Arab Revolt Driven by Demographics and Internet
The democratic revolutions sweeping
the Arab world are fueled by demographics.
It took the world until 1804 to reach its first billion people. World population hit 2 billion 123 years
later, in 1927. It hit 3 billion in
1960, when Kennedy was elected president.
What is the world population today, fifty years later? 6.7 billion people. The world’s
population has more than doubled in the past fifty years.
In 1954, the life expectancy in
Britain was 70 with an infant mortality rate of 30 per 1,000 live births. (Infant mortality, meaning
children dying before the age of 5).
In Egypt, by contrast, the life expectancy in 1954 was 44 years old and
the infant mortality rate was a horrifying 353 per thousand live births.
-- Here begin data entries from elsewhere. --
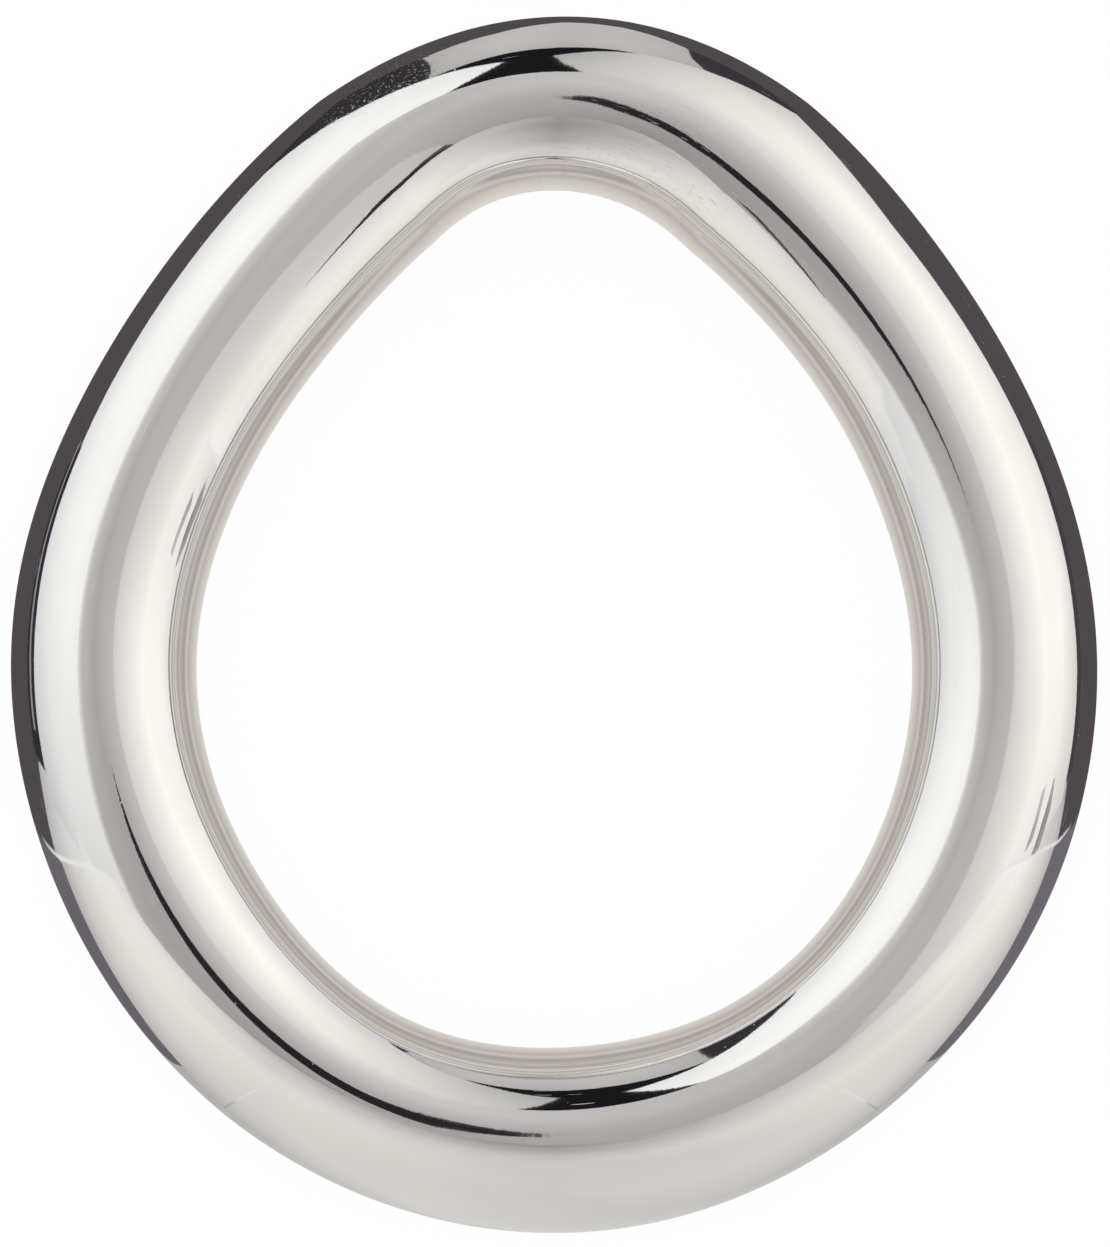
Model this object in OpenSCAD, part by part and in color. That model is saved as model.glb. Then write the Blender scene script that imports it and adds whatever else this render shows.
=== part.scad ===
// Egg-shaped closed ring of round bar, lying flat.
//
// +Z is the ring's own axis and +Y points to its narrow end. The origin is under the middle of
// the ring, on the surface that it lies on. The centre line of the bar is a chain of arcs that
// meet tangentially. It is described from the middle of the wide end round to the narrow end,
// and the other side mirrors it.

/* [Bar] */
// Diameter of the round bar
bar_d = 10; // [6:0.5:12]

/* [Wide end] */
// Radius of the centre line across the middle of the wide end
base_r = 23; // [21:0.5:26]
// How far the base arc turns on each side of the middle, in degrees
base_turn = 38; // [34:0.5:42]
// Radius of the centre line beside the base, where the wide end is at its flattest
haunch_r = 27.5; // [25:0.5:30]
// How far the haunch arc turns, in degrees
haunch_turn = 28.5; // [25:0.5:31]

/* [Sides] */
// Radius of the centre line round the widest part
shoulder_r = 25; // [23:0.5:27]
// How far the shoulder arc turns, in degrees
shoulder_turn = 38.5; // [36:0.5:41]
// Radius of the long flank that leans in towards the narrow end
flank_r = 41.4; // [39:0.1:44]
// How far the flank arc turns, in degrees
flank_turn = 36; // [33:0.5:38]

/* [Hidden] */

$fn = 96;

// The arcs of one side in order. The crown, at the narrow end, closes the chain on the centre
// plane, so its turn and its radius follow from the others.
side_radii = [base_r, haunch_r, shoulder_r, flank_r];
side_turns = [base_turn, haunch_turn, shoulder_turn, flank_turn];
crown = len(side_radii);
crown_turn = 180 - turned(crown);
crown_r = reach(crown) / sin(crown_turn);

radii = concat(side_radii, [crown_r]);
turns = concat(side_turns, [crown_turn]);

// Length of the centre line's outline, from the wide end to the narrow end
line_length = arc_centre(crown)[1] + crown_r;

// How far the chain has turned where arc i begins, in degrees
function turned(i) = i == 0 ? 0 : turned(i - 1) + side_turns[i - 1];

// How far the chain has come from the centre plane where arc i begins
function reach(i) = i == 0 ? 0
    : reach(i - 1) + side_radii[i - 1] * (sin(turned(i)) - sin(turned(i - 1)));

// Direction from an arc's centre to the point where the chain has turned by a
function outward(a) = [sin(a), -cos(a)];

// Centre of arc i, seen from the centre line's lowest point. Two tangent arcs share the normal
// at the point where they meet, so both centres lie on it.
function arc_centre(i) = i == 0 ? [0, base_r]
    : arc_centre(i - 1) + (radii[i - 1] - radii[i]) * outward(turned(i));

// Moves by v in two steps, thousandths first and then the small rest. Written out with six
// digits each, the two steps still add up exactly, so that neighbouring arcs meet face to face.
module shift(v) {
    coarse = [for (x = v) round(1000 * x) / 1000];
    translate(coarse)
        translate(v - coarse)
            children();
}

// A bent length of bar of centre line radius r, between two turns of the chain
module bend(centre, r, from, to) {
    shift(centre)
        rotate_extrude(angle = to - from, start = from - 90)
            shift([r, 0])
                circle(d = bar_d);
}

// The bends between the base and the crown, on the +X side
module side() {
    for (i = [1 : crown - 1])
        bend(arc_centre(i), radii[i], turned(i), turned(i + 1));
}

module ring() {
    color([0.80, 0.80, 0.79])
        shift([0, -line_length / 2, bar_d / 2]) {
            bend(arc_centre(0), base_r, -base_turn, base_turn);
            side();
            mirror([1, 0, 0])
                side();
            bend(arc_centre(crown), crown_r, 180 - crown_turn, 180 + crown_turn);
        }
}

ring();
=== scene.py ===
import math

import bmesh
import bpy
from mathutils import Matrix, Vector


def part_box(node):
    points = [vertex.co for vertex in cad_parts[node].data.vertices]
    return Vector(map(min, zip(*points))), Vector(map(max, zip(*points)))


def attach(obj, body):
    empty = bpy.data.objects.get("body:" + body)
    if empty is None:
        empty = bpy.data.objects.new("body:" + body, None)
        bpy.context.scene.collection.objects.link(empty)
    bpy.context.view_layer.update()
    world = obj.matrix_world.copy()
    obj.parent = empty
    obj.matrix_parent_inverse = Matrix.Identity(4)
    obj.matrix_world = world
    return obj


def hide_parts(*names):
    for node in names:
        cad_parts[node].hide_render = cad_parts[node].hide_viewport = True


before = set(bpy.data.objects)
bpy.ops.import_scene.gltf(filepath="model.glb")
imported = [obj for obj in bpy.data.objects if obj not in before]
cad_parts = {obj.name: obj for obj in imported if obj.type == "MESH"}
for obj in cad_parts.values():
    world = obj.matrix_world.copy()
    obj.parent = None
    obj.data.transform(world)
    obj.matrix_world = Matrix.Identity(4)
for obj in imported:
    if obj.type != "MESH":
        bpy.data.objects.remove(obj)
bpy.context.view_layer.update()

MM = 0.001

# ---------------------------------------------------------------------------------------
# Sizes. The bar and the ring's length come from the CAD box.
# ---------------------------------------------------------------------------------------
ring_low, ring_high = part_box("ring")
BAR = ring_high.z - ring_low.z
LENGTH = ring_high.y - ring_low.y
MIDDLE = Vector((0, 0, ring_low.z + BAR / 2))

# The centre line of one side, from the middle of the wide end to the narrow end, as tangent
# arcs: radius in millimetres and turn in degrees. The crown's radius closes the line.
SIDE_ARCS = [(23.0, 38.0), (27.5, 28.5), (25.0, 38.5), (41.4, 36.0)]

# A hand-bent bar blends its arcs over this length.
BLEND = 3 * MM
# Small departures of the real bend from the ideal line: waves round the ring, each with its
# count and its cosine and sine parts in millimetres, measured outwards.
STRAY = [(1, 0.08, -0.07), (2, 0.05, -0.03), (3, -0.03, 0.03), (4, 0.05, -0.02), (5, -0.08, -0.05)]
# The same for half the bar's thickness across, which the bending and polishing leave uneven.
UNEVEN = [(1, -0.06, -0.03), (2, -0.01, -0.04), (4, 0.05, -0.03), (5, 0.05, 0.05), (7, 0.03, 0.03)]
# Bending hard draws the bar a little thinner across: this share of what the bar's diameter
# divided by the bend's radius has above SLIM_FROM.
SLIM = 0.2
SLIM_FROM = 0.4
# The wide end's inner flank is polished a little flat: by this share of the bar's radius, from
# this many degrees off the top down to the opening. The power keeps it to the wide end's middle.
FLAT = 0.045
FLAT_FROM = 8
FLAT_POWER = 8

STEPS_ALONG = 720
STEPS_ROUND = 120
# The centre line is followed in finer steps than the mesh keeps: this many to one of its own.
FINE_STEPS = 8

# The camera looks down on the ring, almost square on.
ELEVATION = math.radians(82)
ROLL = math.radians(0.7)
DISTANCE = 0.6
AIM = MIDDLE + Vector((0.02, -0.15, 0)) * MM
PICTURE_HEIGHT = 67.8 * MM
# The width of the camera's sensor. Blender takes it and the lens in millimetres.
SENSOR = 36

# The studio's own axes: right, up and towards the camera.
TO_CAMERA = Vector((0, -math.cos(ELEVATION), math.sin(ELEVATION)))
STUDIO = (-TO_CAMERA).to_track_quat("-Z", "Y").to_matrix() @ Matrix.Rotation(ROLL, 3, "Z")


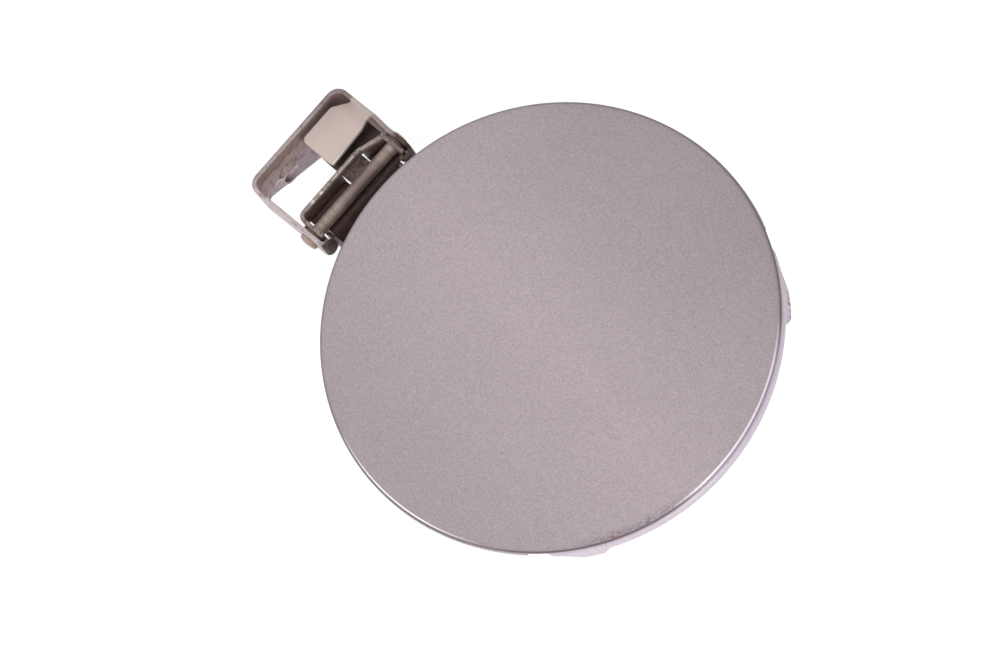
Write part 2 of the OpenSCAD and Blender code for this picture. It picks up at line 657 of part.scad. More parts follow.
// Latch striker: a riveted foot and a tongue with a window for the bolt
module striker() {
    x1 = striker_x();
    low = -pan_depth - striker_h;
    line = [[x1 - striker_foot, -pan_depth, 0], [x1, -pan_depth, striker_t + 1], [x1, low, 0]];
    color("silver") at_latch(0) difference() {
        intersection() {
            along_y(-striker_w / 2, striker_w / 2) polygon(sheet(line, striker_t));
            union() {
                translate([x1 - striker_foot - 1, -striker_w, -pan_depth - 4])
                    cube([striker_foot + 2, 2 * striker_w, 4]);
                along_x(x1 - 4, x1 + 1)
                    polygon(closed([[-striker_w / 2, -pan_depth - 3, 0], [-striker_w / 2, low + 6, 3],
                        [-striker_w / 4, low, 3], [striker_w / 4, low, 3], [striker_w / 2, low + 6, 3],
                        [striker_w / 2, -pan_depth - 3, 0]]));
            }
        }
        along_x(x1 - 4, x1 + 1)
            polygon(closed([[-bolt_w / 2, low + 3.5, 1], [bolt_w / 2, low + 3.5, 1],
                [bolt_w / 2, low + 3.5 + bolt_h, 1], [-bolt_w / 2, low + 3.5 + bolt_h, 1]]));
        for (s = [-1, 1])
            translate([striker_rivet_x(), s * striker_pitch / 2, -pan_depth - striker_t - 1])
                cylinder(d = striker_rivet_d, h = striker_t + 2);
    }
}

module striker_rivets() {
    depth = inner_t + striker_t;
    color("gray") at_latch(0) for (s = [-1, 1])
        translate([striker_rivet_x(), s * striker_pitch / 2, -pan_depth - striker_t]) {
            cylinder(d = striker_rivet_d, h = depth);
            translate([0, 0, -1.3]) cylinder(d1 = striker_rivet_d + 0.6, d2 = striker_rivet_d + 3, h = 1.3);
            translate([0, 0, depth])
                cylinder(d1 = striker_rivet_d + 2.4, d2 = striker_rivet_d + 1.4, h = 0.8);
        }
}

// A rubber dome, stuck to the underside of the bonded ring
module buffer(a) {
    r = buffer_d / 2;
    seat = -skin_t - 0.06 - inner_t;
    color("darkslategray") at_latch(a)
        translate([door_r - skin_t - sealer_gap - ring_w / 2 - 0.1, 0, seat]) mirror([0, 0, 1])
            rotate_extrude() polygon(concat([[0, 0], [r, 0], [r, buffer_h * 0.35]],
                [for (i = [1:bend_n]) [r * (0.55 + 0.45 * cos(90 * i / bend_n)),
                    buffer_h * (0.35 + 0.65 * sin(90 * i / bend_n))]],
                [[0, buffer_h]]));
}

function holder_pitch() = holder_gap + 2 * holder_reach;

// Moulded holder for the fuel cap, with two hooks that face each other
module cap_holder() {
    seat = -pan_depth + middle_h;
    foot = holder_pitch() + 2 * holder_end;
    low = seat - holder_t - holder_h;
    color([0.2, 0.2, 0.21]) on_door() difference() {
        union() {
            translate([0, 0, seat - holder_t]) linear_extrude(holder_t)
                polygon(closed([for (p = [[-1, -1], [1, -1], [1, 1], [-1, 1]])
                    [p[0] * foot / 2, p[1] * holder_w / 2, holder_w * 0.37]]));
            for (s = [-1, 1]) mirror([s > 0 ? 0 : 1, 0, 0])
                along_y(1 - holder_w / 2, holder_w / 2 - 1)
                    polygon(closed([[holder_gap / 2 + holder_t, seat - 0.5, 0],
                    [holder_gap / 2, seat - 0.5, 0], [holder_gap / 2, low + 2.5, 0.5],
                    [holder_gap / 2 - 2.5, low + 1.2, 0.6], [holder_gap / 2 - 1, low, 0.8],
                    [holder_gap / 2 + holder_t, low + 1.5, 1.5]]));
            for (s = [-1, 1])
                translate([-holder_gap / 2, s * (holder_w / 2 - 1.8) - 0.8, seat - holder_t - 3])
                    cube([holder_gap, 1.6, 3.2]);
        }
        for (s = [-1, 1])
            translate([s * holder_pitch() / 2, 0, seat - holder_t - 1])
                cylinder(d = clip_d, h = holder_t + 2);
    }
}

module holder_clips() {
    seat = -pan_depth + middle_h;
    color("dimgray") on_door() for (s = [-1, 1])
        translate([s * holder_pitch() / 2, 0, seat]) {
            translate([0, 0, -holder_t]) cylinder(d = clip_d, h = holder_t + inner_t);
            translate([0, 0, -holder_t - 1.2]) cylinder(d1 = clip_d + 1, d2 = clip_d + 3, h = 1.2);
            translate([0, 0, inner_t]) cylinder(d1 = clip_d + 1.4, d2 = clip_d - 1, h = 1.8);
        }
}

base_bracket();
hinge_pin();
leaf_spring();
bush(-1);  // bush_lower
bush(1);  // bush_upper
knuckle();
knuckle_rivets();
hinge_arm();
inner_panel();
outer_skin();
seam_sealer();
striker();
striker_rivets();
buffer(buffer_angle);  // buffer_left
buffer(-buffer_angle);  // buffer_right
cap_holder();
holder_clips();
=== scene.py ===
import json
import math

import bmesh
import bpy
from mathutils import Matrix, Vector

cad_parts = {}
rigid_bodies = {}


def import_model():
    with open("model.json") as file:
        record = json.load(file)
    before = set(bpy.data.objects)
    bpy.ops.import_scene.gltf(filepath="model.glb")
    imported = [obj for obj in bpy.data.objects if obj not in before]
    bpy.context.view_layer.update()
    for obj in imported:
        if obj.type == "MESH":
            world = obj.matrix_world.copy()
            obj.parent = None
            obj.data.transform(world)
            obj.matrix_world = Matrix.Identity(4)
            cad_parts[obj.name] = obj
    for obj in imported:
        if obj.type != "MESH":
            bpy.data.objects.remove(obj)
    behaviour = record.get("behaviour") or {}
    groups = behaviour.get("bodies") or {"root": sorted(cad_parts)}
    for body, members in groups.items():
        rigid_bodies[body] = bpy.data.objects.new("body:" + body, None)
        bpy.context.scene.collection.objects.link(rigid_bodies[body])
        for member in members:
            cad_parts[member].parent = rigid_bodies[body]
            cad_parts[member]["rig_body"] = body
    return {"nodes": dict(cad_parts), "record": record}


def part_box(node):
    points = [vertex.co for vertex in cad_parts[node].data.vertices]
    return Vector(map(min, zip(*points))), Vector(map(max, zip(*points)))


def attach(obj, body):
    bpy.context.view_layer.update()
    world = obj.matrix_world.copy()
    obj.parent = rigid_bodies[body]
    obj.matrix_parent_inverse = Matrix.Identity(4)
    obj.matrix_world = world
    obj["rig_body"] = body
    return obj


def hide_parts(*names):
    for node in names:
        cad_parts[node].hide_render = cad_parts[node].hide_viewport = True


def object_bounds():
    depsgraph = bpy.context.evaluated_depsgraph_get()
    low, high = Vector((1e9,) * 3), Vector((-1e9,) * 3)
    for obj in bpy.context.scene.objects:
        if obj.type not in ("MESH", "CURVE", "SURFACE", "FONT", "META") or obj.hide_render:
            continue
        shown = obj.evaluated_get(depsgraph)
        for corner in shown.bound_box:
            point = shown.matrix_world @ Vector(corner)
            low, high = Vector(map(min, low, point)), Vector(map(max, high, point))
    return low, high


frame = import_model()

MM = 0.001
CAD_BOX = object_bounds()

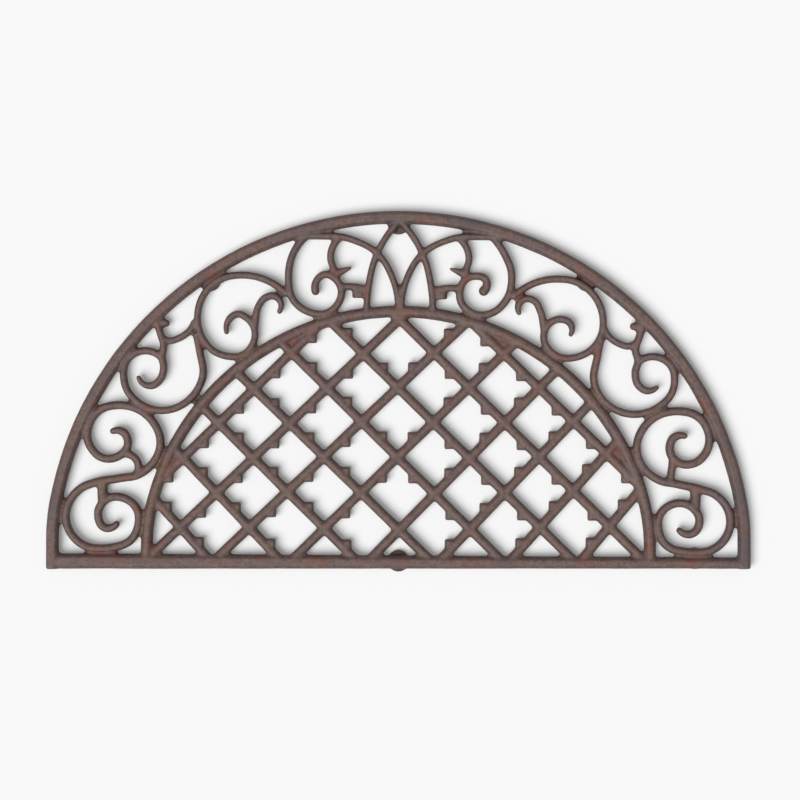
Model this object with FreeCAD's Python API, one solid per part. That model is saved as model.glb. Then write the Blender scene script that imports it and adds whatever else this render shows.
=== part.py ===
import FreeCAD, Part
import math
import os

# Half-moon door mat, one open iron casting that lies flat on round feet.
# Lengths are millimetres. X runs to the right, Y from the straight edge to the crown, Z up.
# While it is built, the centre of the two arches is at X 0, Y 0.

# Frame of the mat: the arched rim, the straight base bar and the inner arch
outer_radius = 360.0
arc_centre_rise = 3.0
rim_width = 12.8
rim_height = 10.0
base_width_left = 15.5
base_width_right = 11.0
base_height = 9.6
band_depth = 83.4
arch_width = 11.6
arch_height = 9.2
haunch_tightening = 58.0
leg_draw_in = 2.5
frame_bevel = 3.4
frame_bevel_drop = 3.6

# Lattice under the inner arch
lattice_pitch = 72.6
lattice_row = 35.3
lattice_width = 9.6
lattice_height = 8.2
lattice_bevel = 2.5
lattice_bevel_drop = 2.8
cusp_side = 9.6
cusp_height = 7.4
cusp_bevel = 1.8
web_height = 5.6
web_reach = 12.4

# How far the cusps on the falling bars lie beyond the middle of a cell side, near the right end of
# the arch, as a share of that side. Nearer the middle of the mat it is less.
cusp_slide_share = 0.17

# How far the feet of single bars lie from an even spacing, as shares of the lattice pitch
rising_drift_shares = (-0.01, -0.062, -0.1, -0.02, 0.067, 0.06, 0.045, 0.037)
falling_drift_shares = (-0.108, -0.124, -0.061, -0.026, -0.03, -0.024, -0.044, -0.028)

# How much steeper than the common slope single bars lie, in degrees
rising_lean_degrees = (0.0, -0.7, -0.9, 0.0, 1.2, 2.0, 3.8, 5.9)
falling_lean_degrees = (3.6, 2.4, 0.7, 0.0, 0.5, 0.3, 0.5, 0.0)

# Scrolls in the band between the inner arch and the rim
scroll_height = 8.4
lower_scroll_width = 8.2
middle_scroll_width = 7.4
upper_scroll_width = 7.0
top_scroll_width = 7.3
pointed_width = 6.5
pointed_height = 8.8
twig_width = 6.8
twig_height = 7.6
branch_width = 7.8
curl_width = 6.9
middle_barb_width = 10.5
top_barb_width = 10.0
lower_link_width = 10.4
top_stub_width = 13.2
strand_bevel_share = 0.27
strand_shoulder_share = 0.64
strand_draft_share = 0.05

# Sides of the bars and arches lean in by this much from the underside to the shoulder
draft = 0.4

# Feet under the rim and the base bar
foot_height = 5.0
foot_radius = 11.2
foot_draft = 1.4
foot_inset_left = 4.4
foot_inset_middle = 1.0
foot_inset_right = 3.8
foot_end_gap = 59.0
shoulder_foot_degrees = 56.5

# Places on the photograph, in its pixels: the arc centre, and the two edges of the scroll band
centre_pixels = (398.0, 565.1)
band_inner_pixels = 259.6
band_outer_pixels = 342.3

# Centre lines of the left-hand scrolls, from end to end
left_pixels = {
    "lower_scroll": (
        (116.5, 523.3), (108, 527.8), (97.7, 512.2), (102, 502.4), (130.5, 501.1), (135.2, 533.3),
        (103, 548), (84, 545), (65.2, 518), (79.4, 488.4), (96, 481.5), (118, 478), (139, 473.8),
        (151.9, 463.6), (159.7, 448), (145.6, 413.8), (127.2, 405.3), (92.4, 416), (90.3, 446.9),
        (102.8, 457.5), (115, 457), (127.5, 440), (122, 431), (112.5, 430.5),
    ),
    "lower_branch": ((121, 453.5), (131, 454.8), (137, 461), (136.5, 473)),
    "lower_link": ((102, 482), (102.5, 502)),
    "middle_loop": (
        (162, 357.8), (129.3, 356.1), (124, 382), (145, 406.2), (201.5, 380), (198.5, 346.2),
        (195.5, 333),
    ),
    "middle_volute": (
        (154.5, 316), (160, 333), (163, 344), (161.8, 356), (163.3, 368), (159.4, 379.5), (151, 385.2),
        (138.2, 377),
    ),
    "middle_crescent": ((158, 331), (165, 339), (181.7, 336), (194.3, 320.6)),
    "middle_barb": ((158, 321), (165.5, 322.5)),
    "upper_scroll": (
        (286.5, 294), (240, 274.4), (222.2, 277.6), (197, 316), (200, 332.8), (219, 353.5),
        (247, 351.5), (247, 317.8), (237, 313.5), (229, 318.5), (226.3, 331.5),
    ),
    "upper_hook": (
        (254.8, 340), (255, 322), (258, 306), (264.6, 297.4), (274, 295.5), (279.2, 311),
    ),
    "top_scroll": (
        (308, 233.5), (295.4, 247.7), (288.2, 273.5), (295, 302), (306, 310.5), (330.4, 310.8),
        (335.4, 278.6), (325, 273.8), (316.8, 279.3), (315.2, 290.7),
    ),
    "top_curl": ((342, 234.8), (330.3, 257.8), (333, 268), (333.5, 277)),
    "top_barb": ((334, 273.5), (350, 267.3)),
    "top_link": ((341.5, 286.4), (353, 286.4), (369, 290)),
    "top_stub": ((358.7, 286), (358.5, 297.3)),
    "pointed_inner": ((291, 235), (310, 235.2), (349, 238), (377.3, 253), (393.5, 281), (398, 314)),
    "pointed_outer": ((366.5, 314), (367.5, 292), (377, 252.5), (400, 219)),
}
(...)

Today, the life expectancy in
Britain is 80 with an infant mortality rate of 6; while the life expectancy in
Egypt is 70 with an infant mortality rate of 20. In other words, Egypt today is Britain in
1954. The same is generally true, with a
few notable exceptions, in Asia and the rest of the developing world. This is where the population boom of the past
half century has come from, the decline of the infant mortality rate and the
implementation of public health measures that permit people to live into old
age. This great humanistic revolution
was not accomplished by private enterprise. Quite the
contrary.
Now, all these people want
and need jobs. The internet has truly
created a global village. Everyone and
anyone can see how people live elsewhere.
It is galling for the Arabs to see the way their precious treasure of
oil is squandered in the west while the proceeds of the sale is plundered from
the people by ruling dictators like Mubarak and Hassan, king of Morocco. Make no mistake, the Arabs are voting against
rendition with their feet. The
mainstream media, whether Fox or CNN, is neglecting to mention that both Egypt
and Morocco tortured prisoners turned over to them by the United States in its
war on terror. Now, those collaborators
are history.
Furthermore, make no mistake
that the United States leadership is less than ecstatic about the turn of
events in the Arab world. America’s
dependence on foreign oil has, to a large extent, been engineered as a means of
compensating for the inability of the government to pass foreign aid
appropriations in the 1950’s.
The money funneled to the autocratic Arab regimes in
Saudi Arabia the Emirates and elsewhere has either been recycled into US
Treasury bills, purchases of western real estate or securities on foreign stock
markets, or in aid to entities like the Nicaraguan Contras as a means of
circumventing American laws against certain behavior that would be illegal for
the government (like torture.) History
is full of repeated requests of the Saudi government to fund operations and
that would be illegal or politically difficult for the United States
government.
The government of Iran’s Shah, which was installed in a CIA
engineered coup in 1953 and supported with torture, was a prime player in this
plot. That is why the Islamic Republic
of Iran has been demonized as undemocratic in the press. The Shah supplied Israel with its oil during
all the early years of its existence, when the rest of the Arab world boycotted
the Jewish state.
The tragedy of this is that
the so-called advanced state of Israel under Moshe Sharett
tried to make peace with Egypt under Nasser and could have used its technology
and skills to help eradicate the 353 per 1,000 Egyptian infant mortality rate, thereby cementing a true peace in the Middle East.
But, David Ben-Gurion’s greed
for Sinai and the Zionist movement’s zest for Jewrusalem, meant that
Israel’s skills were used to fuel an arms race in the Middle East that
continues even today.
This democratic movement in
the Middle East is good and long overdue.
However, as the recent $36 billion distribution to Saudis by the
government shows, the amount of oil money available for investment in the west
or for the purchase of treasury bills will be much less in the future.
The United States created 19 million new jobs when Reagan
was president, and 22 million new jobs when Clinton
was president. The United States has
created zero new jobs since 2000 (when the federal budget was in surplus,
remember?) That surplus was spent on tax breaks for the rich and on two wars.
Now the United States really has to become self-sufficient in energy
consumption, but Obama’s attempts to spend money on infrastructure to make this
possible: high speed rail and the new rail tunnel to New York, for example, is
violently opposed by the Republicans.
The ossification of the two party system has
created a situation in the United States that is not significantly more
democratic than the dictatorships in the Middle East. Israel, too, needs a democratic revolution
just like its neighbors. And the world
economy will continue to tank until this happens.